Resilience and Criticality: Brothers in Arms for 6G
Robert-Jeron Reifert, Yasemin Karacora, Christina Chaccour, Aydin Sezgin, Walid Saad
TL;DR
This work defines resilience and mixed criticality as core design principles for 6G, proposing a formal framework with three resilience cycles (robustness, short-term, long-term) and a quantitative metric $A^3RT$ to evaluate absorption, adaptation, and time-to-recovery. It details a cross-layer design approach spanning the control/management plane (SMO/RIC with AI and digital twins), virtualization and network slicing (O-Cloud, SDAP), and lower-layer DU/RU mechanisms (RLC/MAC/PHY) to enable robust, prioritized, and rapid recovery for mixed-critical services. The paper also outlines practical architectures and enabling technologies—Open-RAN alignment, VNFs, dual connectivity, NOMA/RSMA, RIS/UAVs, and NTNs—along with open research directions in metrics, AI/decentralized learning, semantic communications, trust, and sustainability.
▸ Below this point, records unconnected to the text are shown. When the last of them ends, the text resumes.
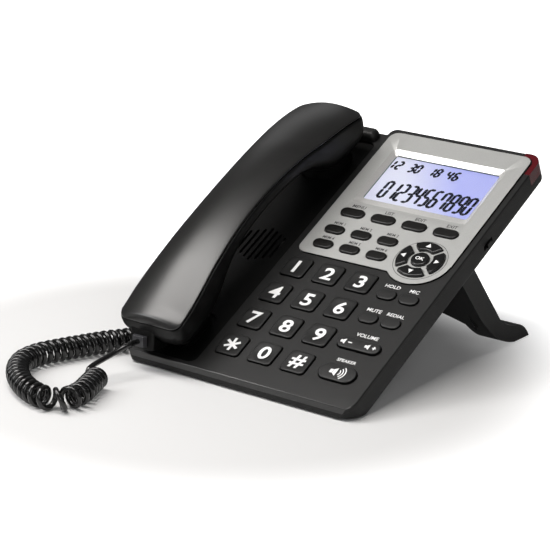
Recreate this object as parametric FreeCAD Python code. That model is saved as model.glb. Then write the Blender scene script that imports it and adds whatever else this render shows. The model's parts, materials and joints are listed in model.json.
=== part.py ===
"""Corded desk telephone with a big-button keypad, a display and a handset on a curly cord.

Most pieces are drawn in the slab's own frame and then tilted with it: X to the right, V up the
slope of the face and N straight out of the face, with N = 0 on the face. The base's front edge is
at V = 0. Everything is in millimetres.
"""

import FreeCAD, Part

import math
import os

from FreeCAD import Vector

# Base: the tilted slab
TILT = 28.4                 # slope of the face, degrees
BODY_WIDTH = 155.0          # across the slab
BODY_LENGTH = 227.2         # along the slope, under the keys and the display
CRADLE_LENGTH = 220.5       # along the slope, left of the step in the rear edge
STEP_X = -30.0              # where the rear edge steps forward
SLAB_DEPTH = 15.0           # square to the face
FRONT_HEIGHT = 7.7          # face's front edge above the floor
FLOOR_GAP = 1.3             # case above the floor, the height of the front feet
WALL = 2.2                  # case wall
FACE_WALL = 2.2             # wall of the face itself
SPLIT_N = -3.0              # joint between upper and lower case
CORNER_FRONT_LEFT = 4.0
CORNER_FRONT_RIGHT = 11.0
CORNER_REAR_RIGHT = 8.0
CORNER_REAR_LEFT = 8.0
CORNER_STEP = 5.0
CORNER_STEP_INSIDE = 1.2
LOWER_EDGE_RADIUS = 2.5
TOP_EDGE_CHAMFER = 0.8
SEAM_LIP = 1.2              # thickness of the lip inside the seam
SEAM_LIP_DEPTH = 1.8
SEAM_LIP_FRONT = 20.0
FIT_GAP = 0.3               # clearance round whatever moves or drops in
CUT_REACH = 20.0            # how far a cutting block goes past the front edge

# Keys
KEY_TRAVEL = 1.2
KEY_FLANGE = 1.0            # flange under the case, beyond the opening
SMALL_KEY_FLANGE = 0.7
NAV_KEY_FLANGE = 0.5
KEY_FLANGE_THICKNESS = 1.4
NUMBER_KEY_WIDTH = 16.2
NUMBER_KEY_HEIGHT = 16.4
NUMBER_KEY_RISE = 1.3
NUMBER_KEY_CORNER = 2.6
NUMBER_FIRST_X = -17.5
NUMBER_FIRST_V = 22.6
NUMBER_PITCH_X = 22.8
NUMBER_PITCH_V = 23.3
NUMBER_ROWS = (("star", "0", "hash"), ("7", "8", "9"), ("4", "5", "6"), ("1", "2", "3"))
SMALL_KEY_RISE = 1.3        # above the surface that the key comes out of
NAV_KEY_RISE = 1.7
SPEAKER_BUTTON_RISE = 1.7
KEY_EDGE_RADIUS = 0.7
DISH_RADIUS = 60.0
DISH_DEPTH = 0.35
FUNCTION_KEY_SIZE = (16.4, 7.2)
FUNCTION_FIRST_X = -9.8
FUNCTION_PITCH_X = 21.8
FUNCTION_V = 145.2
MEMORY_KEY_SIZE = (13.4, 6.9)
MEMORY_FIRST_X = -12.6
MEMORY_PITCH_X = 18.8
MEMORY_FIRST_V = 115.2
MEMORY_PITCH_V = 13.4
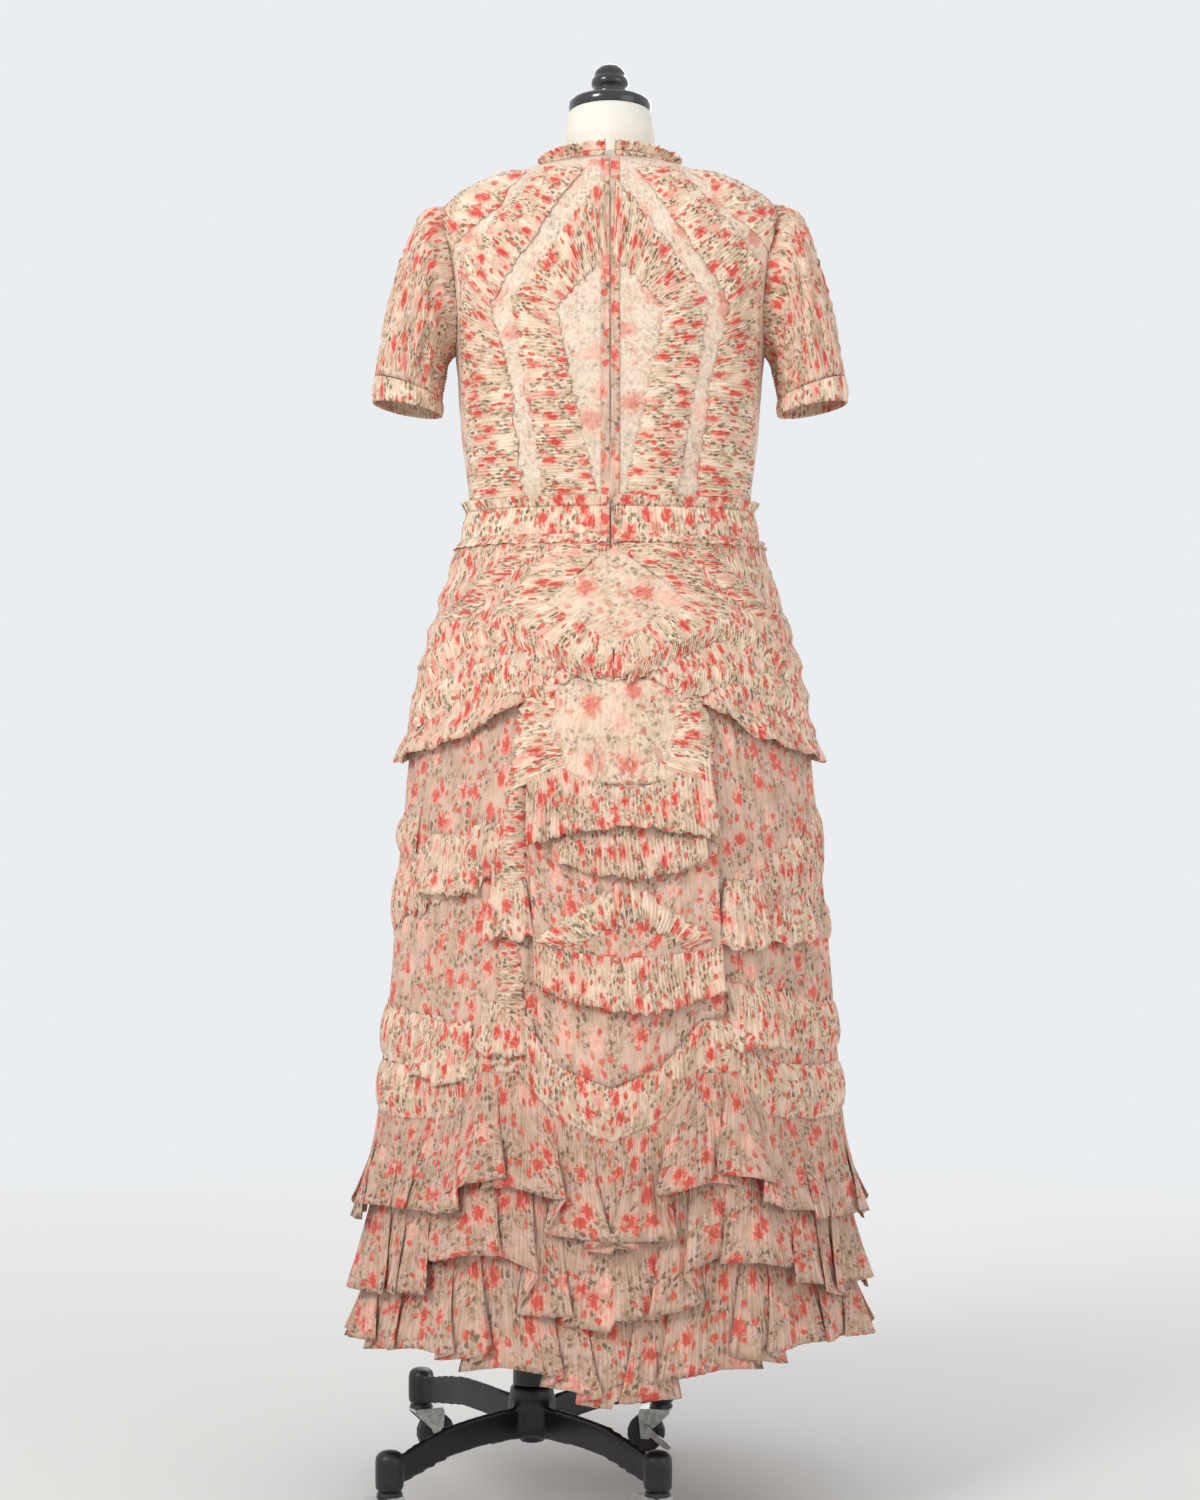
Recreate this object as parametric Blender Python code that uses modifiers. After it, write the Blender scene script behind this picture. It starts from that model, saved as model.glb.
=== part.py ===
"""A back-zip midi dress of ruched net, worn by a limbless dress form on a caster stand.

Tables and sizes are millimetres, and MM turns them into metres where a mesh is made.
+X is to the right seen from the dress's back, +Y is its front, +Z is up, z = 0 is the floor.
phi is the angle round the body from centre back, growing towards +X.
"""

import math

import bmesh
import bpy
import numpy as np
from mathutils import Matrix, Vector

MM = 0.001
NAME = "midi_dress_on_form"

# Cloth
WALL = 1.2  # thickness of one cloth wall
GAP = 0.4  # between pieces that meet
LAYER = WALL + GAP  # how far a layer's middle lies outside the one below
STEP = 6.0  # degrees between the skirt's columns
SIDE_SEAM = 0.06  # degrees from the skirt's side seam to a panel's edge
ZIP_HALF = 1.9  # half the slit at centre back
NECK_BACK, WAIST_BACK = 60.0, 97.0  # how far back of the middle it lies there
ZIP_END = 865.0
NECK_Z, WAIST_TOP, WAIST_LOW, SKIRT_HEM = 1328.0, 983.0, 950.0, 198.0
ARMHOLE = {"z": 1214.0, "y": 0.0, "half_height": 77.0, "half_depth": 47.0}

# Middle of the dress's ground cloth: the outline from the back, the side and the top
BODY_COLUMNS = ("z", "half_width", "half_depth", "forward", "squareness")
BODY = (
    (1328, 66, 60, 8, 2.0),
    (1321, 92, 63, 7, 2.1),
    (1311, 121, 67, 5, 2.2),
    (1298, 146, 71, 3, 2.4),
    (1283, 162, 77, 1, 2.5),
    (1260, 169, 84, 0, 2.5),
    (1225, 167, 93, 1, 2.5),
    (1180, 160, 103, 5, 2.4),
    (1130, 154, 111, 9, 2.3),
    (1080, 150, 109, 7, 2.3),
    (1030, 145, 102, 3, 2.2),
    (984, 141, 97, 0, 2.1),
    (950, 147, 104, 0, 2.1),
    (895, 164, 124, 0, 2.0),
    (845, 180, 141, 0, 2.0),
    (795, 192, 156, 0, 2.0),
    (740, 200, 168, 0, 2.0),
    (690, 205, 177, 0, 2.0),
    (600, 213, 190, 0, 2.0),
    (500, 221, 203, 0, 2.0),
    (400, 229, 215, 1, 2.0),
    (300, 235, 224, 2, 2.0),
    (198, 240, 231, 2, 2.0),
    (130, 243, 235, 2, 2.0),
)
# The form inside it, with the neck above and the hips below
TORSO = (
    (1384, 41, 41, 14, 2.0),
    (1360, 45, 44, 12, 2.0),
    (1336, 49, 47, 9, 2.0),
    (1326.9, 66, 57, 8, 2.0),
    (1319.9, 90.5, 59.5, 7, 2.1),
    (1309.9, 119, 63.5, 5, 2.2),
    (1296.9, 144, 67.5, 3, 2.4),
    (1281.9, 158.5, 73, 1, 2.5),
    (1258, 163, 80, 0, 2.5),
    (1225, 160, 88, 1, 2.5),
    (1180, 153, 98, 5, 2.4),
    (1130, 147, 104, 9, 2.3),
    (1080, 142, 101, 7, 2.3),
    (1030, 136, 94, 3, 2.2),
    (967, 131, 88, 0, 2.1),
    (895, 149, 103, 0, 2.1),
    (820, 161, 115, 0, 2.1),
    (762, 158, 112, 0, 2.1),
)
TORSO_WALL = 6.0
TORSO_SIDES = 20
TORSO_HEIGHTS = (
    1384, 1336, 1326.9, 1318.9, 1308.9, 1295.9, 1274.9, 1228, 1168, 1103, 1045, 967, 880, 762,
)

# Soft lengthwise folds of the skirt
FOLDS = 10
FOLD_TOP, FOLD_FULL = 860.0, 420.0
FOLD_DEPTH = 4.0

# Pointed tiers: the seam they hang from and each tier's lower edge, centre back to side
BAND_DEPTH = 46.0  # of the pointed band above the seam
HEM_COLUMNS = ("phi", "seam", "tier_1", "tier_2", "tier_3_hem")
HEMS = (
    (0, 385, 290, 222, 151),
    (12, 403, 297, 230, 158),
    (18, 422, 330, 256, 172),
    (24, 446, 352, 279, 184),
    (33, 446, 350, 277, 186),
    (41, 402, 312, 240, 184),
    (60, 392, 304, 232, 180),
    (90, 393, 284, 216, 168),
)
TIERS = ("tier_1", "tier_2", "tier_3_hem")
TIER_OVERLAP = 26.0
TIER_WAVES, TIER_FLARE, TIER_WAVE = 20, 15.5, 6.0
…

By framing resilience and criticality as interdependent, end-to-end design goals, the work highlights concrete pathways to safer, more reliable 6G deployments across diverse applications, including safety-critical industrial, automotive, and healthcare use cases.
Abstract
In this paper, we develop the first comprehensive tutorial on designing future 6G networks that synergistically integrate notions of resilience and criticality from the ground up. While resilience refers to the ability to absorb, adapt to, and recover from adversarial or challenging conditions, criticality indicates the degree of importance or urgency assigned to a particular service or component. Despite a spiking interest in designing resilient wireless networks, most prior works do not provide a unified resilience definition, nor harness the intricate interplay between resilience and criticality. In order to fill this gap, in this paper, we highlight the importance of a criticality-aware approach as a key enabler for providing reliable and resilient service functionality. Moreover, we delve into the unique challenges and opportunities of the envisioned 6G features pertaining to resilience and (mixed) criticality. After reviewing resilience definitions, we present a core resilience strategy, a unified resilience metric, different criteria for service criticality, and prioritization frameworks, that augment the 6G resilience prospects. Afterwards, we explore the opportunities presented by promising technologies that enable a resilient 6G network design from a radio access network protocol stack perspective. We briefly revisit state-of-the-art network architectures, establish a rough connection to the Open-RAN Alliance vision, and discuss opportunities, existing techniques, and promising enabling mechanisms for 6G at each layer. Finally, the article discusses important research directions and open problems concerning resilience and criticality in 6G.